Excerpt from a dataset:
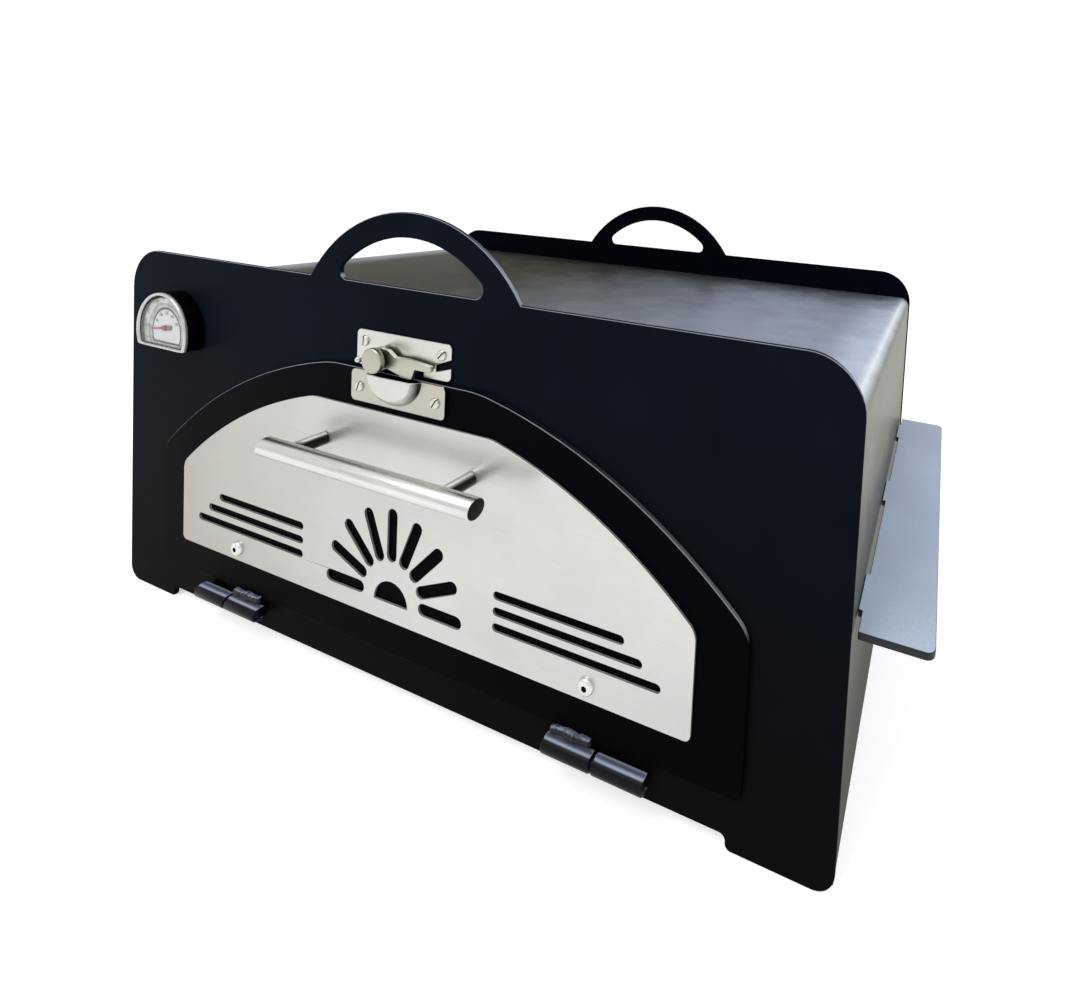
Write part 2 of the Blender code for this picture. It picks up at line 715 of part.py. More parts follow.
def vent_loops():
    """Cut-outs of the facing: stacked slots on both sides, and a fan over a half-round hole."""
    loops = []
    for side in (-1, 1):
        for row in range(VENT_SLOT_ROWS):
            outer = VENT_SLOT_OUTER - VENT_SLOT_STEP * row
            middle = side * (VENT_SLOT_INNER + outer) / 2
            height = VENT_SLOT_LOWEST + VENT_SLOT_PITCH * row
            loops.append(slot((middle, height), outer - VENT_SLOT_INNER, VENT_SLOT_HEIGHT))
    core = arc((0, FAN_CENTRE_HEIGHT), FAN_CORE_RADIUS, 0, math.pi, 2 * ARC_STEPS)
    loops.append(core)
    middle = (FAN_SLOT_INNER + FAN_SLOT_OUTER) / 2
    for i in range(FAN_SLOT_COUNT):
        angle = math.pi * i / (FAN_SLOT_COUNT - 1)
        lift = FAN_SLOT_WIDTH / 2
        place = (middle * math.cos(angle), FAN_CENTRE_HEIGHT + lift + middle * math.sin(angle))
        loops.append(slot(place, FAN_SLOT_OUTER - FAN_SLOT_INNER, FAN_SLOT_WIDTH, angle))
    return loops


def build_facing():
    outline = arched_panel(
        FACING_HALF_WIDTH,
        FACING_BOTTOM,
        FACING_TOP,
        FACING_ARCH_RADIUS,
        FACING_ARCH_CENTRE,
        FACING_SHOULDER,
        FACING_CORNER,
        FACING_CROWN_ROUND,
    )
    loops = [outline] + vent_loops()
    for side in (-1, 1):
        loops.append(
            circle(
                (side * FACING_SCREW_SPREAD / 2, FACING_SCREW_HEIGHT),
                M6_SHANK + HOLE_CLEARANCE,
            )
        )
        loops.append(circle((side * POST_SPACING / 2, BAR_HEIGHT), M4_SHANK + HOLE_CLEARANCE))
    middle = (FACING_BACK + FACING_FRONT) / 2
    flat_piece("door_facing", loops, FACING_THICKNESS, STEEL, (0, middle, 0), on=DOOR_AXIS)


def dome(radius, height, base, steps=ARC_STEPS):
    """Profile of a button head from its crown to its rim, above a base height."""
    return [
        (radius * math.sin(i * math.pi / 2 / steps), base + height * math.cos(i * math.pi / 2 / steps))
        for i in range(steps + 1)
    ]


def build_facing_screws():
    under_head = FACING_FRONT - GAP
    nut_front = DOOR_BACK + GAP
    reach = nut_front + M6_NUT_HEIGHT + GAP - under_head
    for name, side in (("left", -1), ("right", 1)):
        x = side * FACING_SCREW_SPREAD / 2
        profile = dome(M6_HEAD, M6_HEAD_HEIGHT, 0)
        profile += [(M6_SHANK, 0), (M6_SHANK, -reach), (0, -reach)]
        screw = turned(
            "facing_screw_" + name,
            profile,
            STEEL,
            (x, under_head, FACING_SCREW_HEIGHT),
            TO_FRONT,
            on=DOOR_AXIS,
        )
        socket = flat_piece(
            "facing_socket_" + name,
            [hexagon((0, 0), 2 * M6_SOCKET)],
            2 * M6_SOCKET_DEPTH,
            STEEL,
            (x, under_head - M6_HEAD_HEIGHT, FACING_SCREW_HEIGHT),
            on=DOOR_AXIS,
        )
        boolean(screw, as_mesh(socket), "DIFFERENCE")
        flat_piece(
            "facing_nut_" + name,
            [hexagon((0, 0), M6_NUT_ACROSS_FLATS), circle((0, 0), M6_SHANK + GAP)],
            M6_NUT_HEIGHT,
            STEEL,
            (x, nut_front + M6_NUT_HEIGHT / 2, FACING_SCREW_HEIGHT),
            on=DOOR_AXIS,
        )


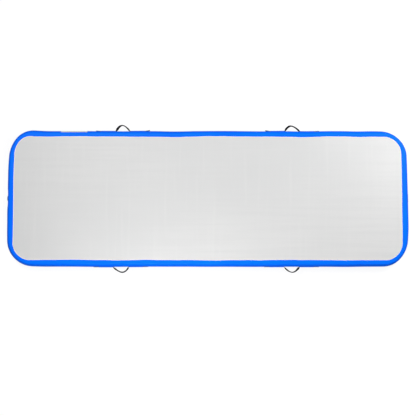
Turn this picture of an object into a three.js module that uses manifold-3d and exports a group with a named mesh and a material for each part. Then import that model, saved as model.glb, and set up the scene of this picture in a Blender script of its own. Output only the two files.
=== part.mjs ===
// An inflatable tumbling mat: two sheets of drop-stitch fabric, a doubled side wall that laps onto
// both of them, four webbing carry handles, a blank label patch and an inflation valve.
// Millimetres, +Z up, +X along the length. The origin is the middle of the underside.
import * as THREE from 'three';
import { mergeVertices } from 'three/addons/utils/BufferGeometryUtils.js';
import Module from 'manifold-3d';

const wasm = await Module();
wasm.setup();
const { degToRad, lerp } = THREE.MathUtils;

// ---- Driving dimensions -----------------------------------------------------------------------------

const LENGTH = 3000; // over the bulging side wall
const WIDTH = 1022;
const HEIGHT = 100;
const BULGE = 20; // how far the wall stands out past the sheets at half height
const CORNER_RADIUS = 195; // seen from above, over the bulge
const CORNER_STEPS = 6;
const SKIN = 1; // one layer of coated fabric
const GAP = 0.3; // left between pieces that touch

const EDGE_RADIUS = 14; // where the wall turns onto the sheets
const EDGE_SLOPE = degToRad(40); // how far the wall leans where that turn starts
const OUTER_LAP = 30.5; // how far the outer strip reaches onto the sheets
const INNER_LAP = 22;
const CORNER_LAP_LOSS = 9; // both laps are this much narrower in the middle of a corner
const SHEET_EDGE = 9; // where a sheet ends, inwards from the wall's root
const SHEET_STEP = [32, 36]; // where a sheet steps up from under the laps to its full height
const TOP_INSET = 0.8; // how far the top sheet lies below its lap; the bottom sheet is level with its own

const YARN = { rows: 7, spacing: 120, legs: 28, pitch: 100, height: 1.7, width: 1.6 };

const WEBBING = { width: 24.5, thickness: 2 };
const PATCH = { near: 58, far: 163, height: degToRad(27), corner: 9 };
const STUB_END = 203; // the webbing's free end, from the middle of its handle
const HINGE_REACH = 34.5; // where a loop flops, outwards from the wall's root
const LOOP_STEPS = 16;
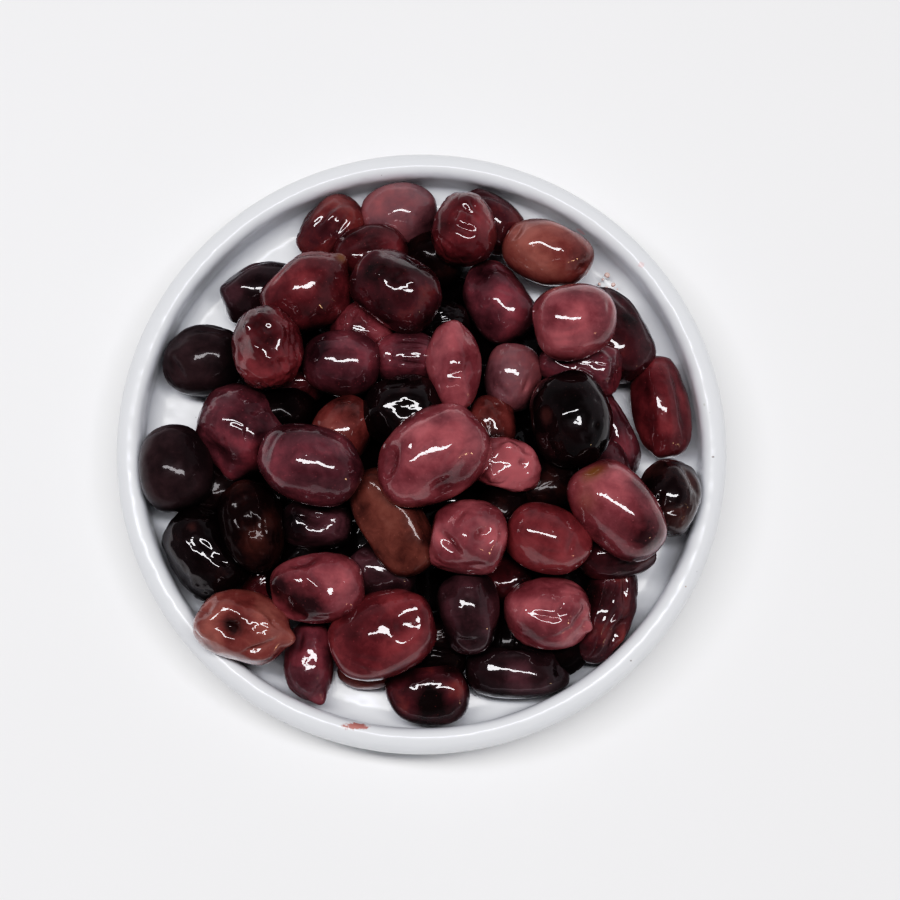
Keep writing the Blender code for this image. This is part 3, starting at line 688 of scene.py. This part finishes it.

= REQUEST =
Only the lines running from the line with "Turn this picture" through the line with "const GAP = 0.3;" should be repeated, exactly and with both ends kept.

= EXERCISE RESPONSE =
Turn this picture of an object into a three.js module that uses manifold-3d and exports a group with a named mesh and a material for each part. Then import that model, saved as model.glb, and set up the scene of this picture in a Blender script of its own. Output only the two files.
=== part.mjs ===
// An inflatable tumbling mat: two sheets of drop-stitch fabric, a doubled side wall that laps onto
// both of them, four webbing carry handles, a blank label patch and an inflation valve.
// Millimetres, +Z up, +X along the length. The origin is the middle of the underside.
import * as THREE from 'three';
import { mergeVertices } from 'three/addons/utils/BufferGeometryUtils.js';
import Module from 'manifold-3d';

const wasm = await Module();
wasm.setup();
const { degToRad, lerp } = THREE.MathUtils;

// ---- Driving dimensions -----------------------------------------------------------------------------

const LENGTH = 3000; // over the bulging side wall
const WIDTH = 1022;
const HEIGHT = 100;
const BULGE = 20; // how far the wall stands out past the sheets at half height
const CORNER_RADIUS = 195; // seen from above, over the bulge
const CORNER_STEPS = 6;
const SKIN = 1; // one layer of coated fabric
const GAP = 0.3; // left between pieces that touch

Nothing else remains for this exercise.